Please consider adding support for multi-thread support #60

dbrami · 2022-07-05T17:25:53Z

Being able to scatter/gather the work over multiple CPU cores would really help speed-up your script.

susannasiebert · 2022-07-05T17:31:21Z

Thank you for your interest in VAtools. All of the tools in this toolkit are just IO for the most part so shouldn't take very long. Is there a specific tool that has been running slow for you?

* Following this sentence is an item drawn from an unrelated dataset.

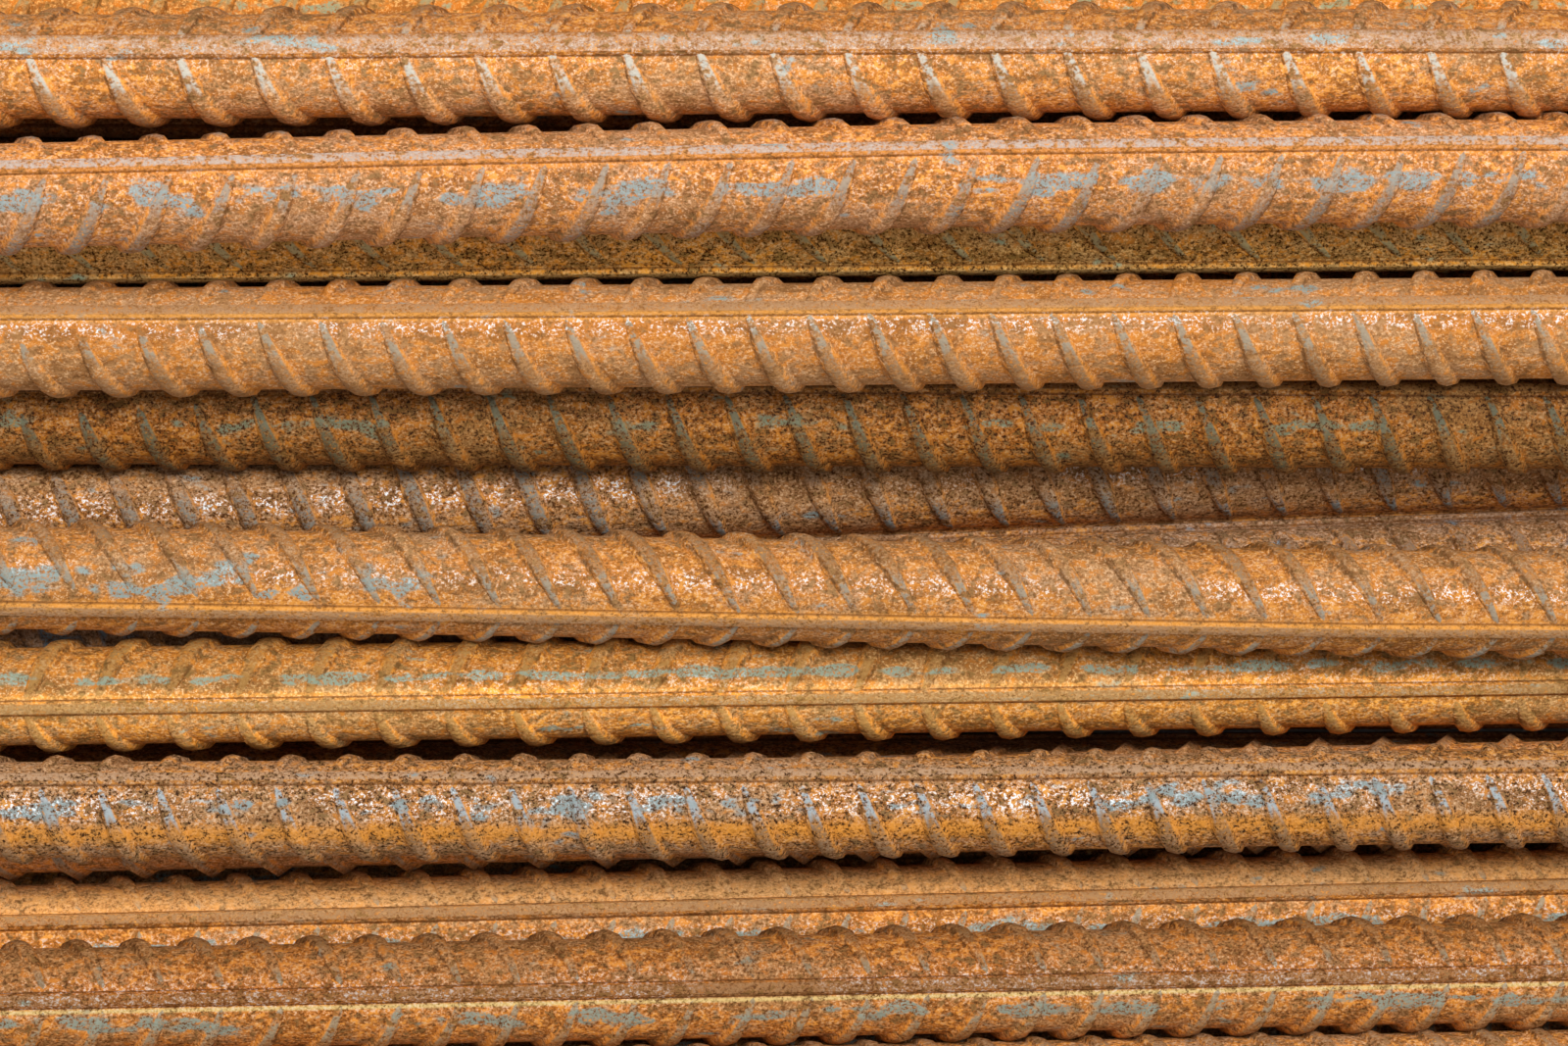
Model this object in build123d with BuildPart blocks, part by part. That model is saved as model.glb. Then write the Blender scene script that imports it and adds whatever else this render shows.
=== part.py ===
from build123d import *
import math
import os

os.makedirs("parts", exist_ok=True)

# Ribbed reinforcing bars, tied in a bundle that lies level on its wire ties.
# Bars run along X, the bundle rests at Z = 0. The ribs of the bars are surface relief
# and are left to the visual; here each bar is the round steel of its nominal size.
bar_diameter = 16.0
bar_length = 3000.0
bend_radius = 900.0
wire_diameter = 5.5
seat_gap = 0.9
row_play = 0.1
wire_gap = 0.3
tail_length = 48.0
twist_pitch = 30.0
tail_tilt = 30.0
end_slip = 6.0

bar_radius = bar_diameter / 2
wire_radius = wire_diameter / 2
contact = bar_diameter + seat_gap
row_pitch = contact + row_play
wire_reach = bar_radius + wire_gap + wire_radius
base_height = wire_reach + wire_radius

# Places along the bars where the course of each is given, as parts of the length
stations = (-0.5, -1 / 3, -1 / 6, -0.04, 0.0, 0.04, 1 / 6, 1 / 3, 0.5)
tie_places = (-0.42, -0.2, 0.2, 0.42)

# The bottom row lies side by side
bottom_row = []
for step in range(14):
    bottom_row.append([step - 6.5] * 7)

# Courses across the bundle, counted in row pitches from the middle, one number a station
# but for those at a third of the length, which lie midway between their neighbours.
# Second row: five bars in the furrows of the bottom row, six that change furrow half way.
second_row = [
    [6.0] * 7,
    [5.0] * 7,
    [4.0] * 7,
    [3.0] * 7,
    [2.0] * 7,
    [0.0, 0.0, 0.066, 0.34, 0.612, 1.0, 1.0],
    [-1.0, -1.0, -0.934, -0.66, -0.388, 0.0, 0.0],
    [-3.0, -2.92, -2.73, -2.61, -2.49, -2.1, -2.0],
    [-4.0, -3.92, -3.76, -3.63, -3.504, -3.1, -3.0],
    [-5.0, -4.92, -4.76, -4.63, -4.504, -4.1, -4.0],
    [-6.0, -5.92, -5.76, -5.63, -5.504, -5.1, -5.0],
]
third_row = [
    [1.0, 1.0, 0.99, 0.97, 0.955, 0.75, 0.5],
    [-2.0, -1.85, -1.553, -1.485, -1.43, -1.1, -1.0],
    [5.5] * 7,
    [4.5] * 7,
    [2.5, 2.52, 2.594, 2.688, 2.788, 2.6, 2.5],
    [-0.5, -0.5, -0.473, -0.602, -0.739, -0.62, -0.5],
    [1.5, 1.56, 1.626, 1.674, 1.769, 1.65, 1.5],
    [-2.5, -2.53, -2.55, -2.547, -2.475, -2.48, -2.5],
    [-4.5, -4.4, -4.259, -4.174, -4.088, -3.85, -3.5],
    [-5.5, -5.42, -5.255, -5.17, -5.083, -4.87, -4.5],
]
top_row = [
    [3.0, 2.9, 2.84, 3.06, 3.165, 3.2, 3.5],
    [4.0, 4.0, 3.98, 4.087, 4.16, 4.1, 4.0],
]

# Each bar is let down on those already laid, at every station
laid = []


def lay(courses, level):
    for course in courses:
        points = []
        near = (course[0] + course[1]) / 2
        far = (course[-2] + course[-1]) / 2
        full = [course[0], near, *course[1:-1], far, course[-1]]
        for place, across in enumerate(full):
            y = across * row_pitch
            z = level
            for other in laid:
                aside = y - other[place][1]
                if abs(aside) < contact:
                    z = max(z, other[place][2] + math.sqrt(contact**2 - aside**2))
            points.append((stations[place] * bar_length, y, z))
        laid.append(points)


lay(bottom_row, base_height)
lay(second_row, base_height)
lay(third_row, base_height)
lay(top_row, base_height)


def in_line(before, here, after):
    first = Vector(*here) - Vector(*before)
    second = Vector(*after) - Vector(*here)
    return first.get_angle(second) < 0.02


def bar_route(number):
    """Course of one bar, slipped a little lengthwise against its neighbours."""
    points = laid[number]
    slip = ((number * 7) % 11 - 5) * end_slip
    kept = [points[0]]
    for place in range(1, len(points) - 1):
        if not in_line(kept[-1], points[place], points[place + 1]):
            kept.append(points[place])
    kept.append(points[-1])
    lead = (Vector(*kept[1]) - Vector(*kept[0])).normalized()
    tail = (Vector(*kept[-1]) - Vector(*kept[-2])).normalized()
    kept[0] = tuple(Vector(*kept[0]) + lead * slip)
    kept[-1] = tuple(Vector(*kept[-1]) + tail * slip)
    return kept


def add_bars(first, count):
    """Round bars numbered from first, in the part being built."""
    for number in range(first, first + count):
        route = bar_route(number)
        heading = Vector(*route[1]) - Vector(*route[0])
        with BuildLine() as course:
            if len(route) == 2:
                Line(*route)
            else:
                FilletPolyline(*route, radius=bend_radius)
        with BuildSketch(Plane(origin=route[0], x_dir=(0, 1, 0), z_dir=heading)) as section:
            Circle(bar_radius)
        sweep(sections=section.sketch, path=course.wires()[0])


with BuildPart() as bars_row_1:
    add_bars(0, len(bottom_row))
bars_row_1.part.label = "bars_row_1"
export_step(bars_row_1.part, "parts/bars_row_1.step")

with BuildPart() as bars_row_2:
    add_bars(len(bottom_row), len(second_row))
bars_row_2.part.label = "bars_row_2"
export_step(bars_row_2.part, "parts/bars_row_2.step")

with BuildPart() as bars_row_3:
    add_bars(len(bottom_row) + len(second_row), len(third_row))
bars_row_3.part.label = "bars_row_3"
export_step(bars_row_3.part, "parts/bars_row_3.step")

with BuildPart() as bars_top:
    add_bars(len(laid) - len(top_row), len(top_row))
bars_top.part.label = "bars_top"
export_step(bars_top.part, "parts/bars_top.step")


def centres_at(x):
    """Middles of all bars where a tie goes round them."""
    found = []
    for points in laid:
        for one, two in zip(points, points[1:]):
            if one[0] <= x <= two[0]:
                part = (x - one[0]) / (two[0] - one[0])
                y = one[1] + part * (two[1] - one[1])
                z = one[2] + part * (two[2] - one[2])
                found.append((y, z))
                break
    return found


def outer_ring(points):
    """Convex ring round the points, in turn from the lowest on the left."""
    points = sorted(set(points))
    rings = []
    for ordered in (points, points[::-1]):
        side = []
        for point in ordered:
            while len(side) > 1:
                (ay, az), (by, bz) = side[-2], side[-1]
                turn = (by - ay) * (point[1] - az) - (bz - az) * (point[0] - ay)
                if turn > row_play * contact:
                    break
                side.pop()
            side.append(point)
        rings += side[:-1]
    return rings


def tie_corners(x):
    """Corners of the taut loop, a wire's reach outside the ring of bars."""
    ring = outer_ring(centres_at(x))
    edges = []
    for one, two in zip(ring, ring[1:] + ring[:1]):
        run = (two[0] - one[0], two[1] - one[1])
        size = math.hypot(*run)
        out = (run[1] / size, -run[0] / size)
        start = (one[0] + out[0] * wire_reach, one[1] + out[1] * wire_reach)
        edges.append((start, (run[0] / size, run[1] / size)))
    corners = []
    for (here, way), (there, turn) in zip(edges[-1:] + edges[:-1], edges):
        cross = way[0] * turn[1] - way[1] * turn[0]
        gone = ((there[0] - here[0]) * turn[1] - (there[1] - here[1]) * turn[0]) / cross
        corners.append((x, here[0] + way[0] * gone, here[1] + way[1] * gone))
    return corners


def add_strand(root, side, way):
    """One wire end, wound round the other away from the loop."""
    lie = Plane(origin=root, x_dir=side, z_dir=way)
    strand = lie.from_local_coords(Edge.make_helix(twist_pitch, tail_length, wire_radius + wire_gap / 2))
    with BuildSketch(Plane(origin=strand @ 0, z_dir=strand % 0)) as section:
        Circle(wire_radius)
    sweep(sections=section.sketch, path=strand, is_frenet=True)


def add_tie(x, heading):
    """One loop of wire rod round the bundle, its two ends twisted together over the top."""
    corners = tie_corners(x)
    with BuildLine() as loop:
        FilletPolyline(*corners, radius=wire_reach, close=True)
    low = loop.wires()[0].edges().sort_by(Axis.Z)[0]
    with BuildSketch(Plane(origin=low @ 0.5, z_dir=low % 0.5)) as section:
        Circle(wire_radius)
    sweep(sections=section.sketch, path=loop.wires()[0])
    runs = loop.wires()[0].edges().sort_by(SortBy.LENGTH)
    top_run = [run for run in runs if run.center().Z > base_height + contact][-1]
    side = (top_run % 0.5).normalized()
    out = Vector(1, 0, 0).cross(side)
    if out.Z < 0:
        out = out * -1
    tilt = math.radians(tail_tilt)
    way = Vector(heading * math.cos(tilt), 0, 0) + out * math.sin(tilt)
    root = top_run @ 0.5 - way * wire_gap
    add_strand(root, side, way)
    add_strand(root, side * -1, way)


for index, place in enumerate(tie_places):
    with BuildPart() as tie_wire:
        add_tie(place * bar_length, (-1) ** index)
    tie_wire.part.label = f"tie_wire_{index + 1}"
    export_step(tie_wire.part, f"parts/tie_wire_{index + 1}.step")
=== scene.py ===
import bpy
import math
import random
import numpy as np
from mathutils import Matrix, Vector


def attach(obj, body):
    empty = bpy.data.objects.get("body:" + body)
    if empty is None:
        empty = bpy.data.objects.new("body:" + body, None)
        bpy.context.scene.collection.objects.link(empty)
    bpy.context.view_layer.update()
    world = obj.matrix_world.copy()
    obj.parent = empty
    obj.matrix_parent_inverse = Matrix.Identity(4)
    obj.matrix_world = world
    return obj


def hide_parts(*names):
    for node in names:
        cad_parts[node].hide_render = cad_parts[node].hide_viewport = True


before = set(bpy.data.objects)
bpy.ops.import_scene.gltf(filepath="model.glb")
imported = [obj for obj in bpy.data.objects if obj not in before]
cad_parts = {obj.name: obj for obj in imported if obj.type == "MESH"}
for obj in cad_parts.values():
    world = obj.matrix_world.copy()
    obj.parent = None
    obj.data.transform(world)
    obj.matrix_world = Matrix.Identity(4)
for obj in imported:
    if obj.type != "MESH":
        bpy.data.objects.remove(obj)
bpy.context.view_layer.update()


# Ribbed bar
# Hot-rolled round steel. The rolls leave two ribs along it and crescent ribs across it, which
# lean one way on each half. The spacing and the lean of the ribs differ from bar to bar.

# Bars run along X and lie on their wire ties at Z = 0. Sizes here are in millimetres and
# are turned into metres where a mesh is made.
MM = 0.001
bar_diameter = 16.0
bar_length = 3000.0
core_radius = 7.75
rail_radius = 8.8
rib_radius = 9.15

# Cuts along a bar let it bend on its course. An edge sharper than the crease stays sharp.
course_cuts = 40
crease = math.radians(28)

# Width of a cross rib at the long ribs, as a part of its width half way between them, and
# the part of its lean that it loses there
tip_share = 0.36
lean_loss = 0.25


def pick(test, kind="FACE"):
    """In edit mode, selects the faces, edges or points that pass the test."""
    obj = bpy.context.object
    bpy.ops.mesh.select_mode(type=kind)
    bpy.ops.mesh.select_all(action="DESELECT")
    bpy.ops.object.mode_set(mode="OBJECT")
    mesh = obj.data
    items = {"FACE": mesh.polygons, "EDGE": mesh.edges, "VERT": mesh.vertices}[kind]
    for item in items:
        item.select = test(item)
    bpy.ops.object.mode_set(mode="EDIT")


def open_tube(name, sides, length, ends):
    """A round tube along X with radius 1, in edit mode."""
    bpy.ops.object.select_all(action="DESELECT")
    bpy.ops.mesh.primitive_cylinder_add(
        vertices=sides, radius=1, depth=length, end_fill_type=ends, rotation=(0, math.pi / 2, 0))
    obj = bpy.context.object
    obj.name = name
    bpy.ops.object.transform_apply(location=False, rotation=True, scale=True)
    bpy.ops.object.mode_set(mode="EDIT")
    return obj


def lengthwise(mesh):
    """Test for edges that run along X."""
    def test(edge):
        one, two = (mesh.vertices[i].co for i in edge.vertices)
        return abs(one.x - two.x) > 0.9 * (one - two).length
    return test


def make_core(name, sides, rail_faces, rail_taper):
    """Bar without its cross ribs, long ribs at the top and the bottom, each raised from
    some faces of the core and narrowed to its flat top."""
    obj = open_tube(name, sides, bar_length, "NGON")
    bpy.ops.mesh.select_all(action="SELECT")
    bpy.ops.transform.resize(value=(1, core_radius, core_radius))
    half = rail_faces / sides * math.pi
    for way in (1, -1):
        pick(lambda face: face.normal.z * way > math.cos(half) and abs(face.normal.x) < 0.5)
        lift = (rail_radius - core_radius) * way
        bpy.ops.mesh.extrude_region_move(TRANSFORM_OT_translate={"value": (0, 0, lift)})
        bpy.ops.transform.resize(value=(1, rail_taper, 1))
    pick(lengthwise(obj.data), "EDGE")
    bpy.ops.mesh.subdivide(number_cuts=course_cuts)
    bpy.ops.object.mode_set(mode="OBJECT")
    bpy.ops.object.shade_smooth_by_angle(angle=crease)
    return obj


def read_places(mesh):
    """The places of all points of a mesh, one row a point."""
    places = np.zeros(len(mesh.vertices) * 3)
    mesh.vertices.foreach_get("co", places)
    return places.reshape(-1, 3)


def keep_note(mesh, name, values):
    """Keeps a number for each point of the mesh, for the material to read."""
    note = mesh.attributes.get(name) or mesh.attributes.new(name, "FLOAT", "POINT")
    note.data.foreach_set("value", values)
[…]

dbrami · 2022-07-13T13:46:04Z

Hi,
Indeed, "vcf-info-annotator" has been working much slower than hoped. My decompressed VCF file is about 75 GB. The program was writing about 1 MB every 5 min on a beefy AWS machine.
I know it's not a lot of info. Let me know what you would like to see in order to figure out how use your script more efficiently or if some code fixes can speed things up.
Thanks

susannasiebert · 2022-07-13T14:13:32Z

ah ok. I've definitely never run it on that large of a file. I'll have a look to see how things can be improved.

lukaas33 · 2024-08-29T12:19:41Z

I am encountering the same issue. A VCF of 11GB has been running for over 12 hours now.

susannasiebert · 2024-08-29T13:41:16Z

How big is your TSV? That file is being read into memory so you'll want to make sure that you have at least that amount of memory available. You're process is probably stuck swapping memory and not actually doing any/much work.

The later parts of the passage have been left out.